Parece ser mais fácil odiar, e,
em ódio todos acreditam. Mas por que não acreditar no amor quando são os bons
sentimentos que nos fazem crescer? Quanta coisa na vida mudaria, se disséssemos
mais “eu te amo”...
Fui ensinado a ter medo do amor.
Até hoje eu digo e me entrego, mas é sempre uma entrega receosa.
E quando a vida segue,
aprendemos a ter medo do mundo. Eu aprendi a ficar atento, porém continuo
acreditando nas pessoas, mesmo nas que não acreditam mais em mim. Eu sempre fui
e sou solidário...
É fácil pensar que temos
milhares de amigos quando somos crianças e também adolescentes. Ai quando
finalmente começamos a trabalhar, acreditamos que todos no trabalho são nossos
amigos, mas no trabalho temos colegas. Podemos até fazer um ou outro amigo, mas
trabalho é ambiente de disputa e onde há disputa, as amizades são fugazes. Ambiente
competitivo é fértil solo para traquinagens.
Chega uma hora que, quem sobrevive
envelhece e quando não temos alguém como companheiro(a) arrumamos um bando de
velhos ranzinzas para ter por perto, com medo da solidão.

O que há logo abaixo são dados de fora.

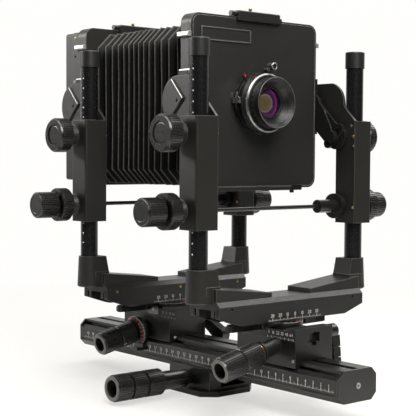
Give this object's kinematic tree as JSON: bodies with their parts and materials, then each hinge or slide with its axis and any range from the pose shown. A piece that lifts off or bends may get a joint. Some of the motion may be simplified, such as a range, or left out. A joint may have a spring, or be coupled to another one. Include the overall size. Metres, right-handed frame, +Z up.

Nesta hora ninguém
tem mais paciência uns com os outros e todos resolvem ser honestos... então
somos obrigados a ouvir verdades que não queremos, a aturar o mau humor uns dos
outros. Tudo em nome de um companheirismo medroso. Medo da vida. Medo da
solidão.
Então para não sermos iguais (e
somos) tomamos pílulas, para mijar, para cagar, para peidar, para pressão não
subir e até para trepar (hoje em dia tem jovem tomando desde cedo, coitados).
Infelizmente é isto o que nos
sobra daqueles tempos tão glamourosos e que na época pareciam tão difíceis. Difícil
é viver sozinho, sem um amor por perto.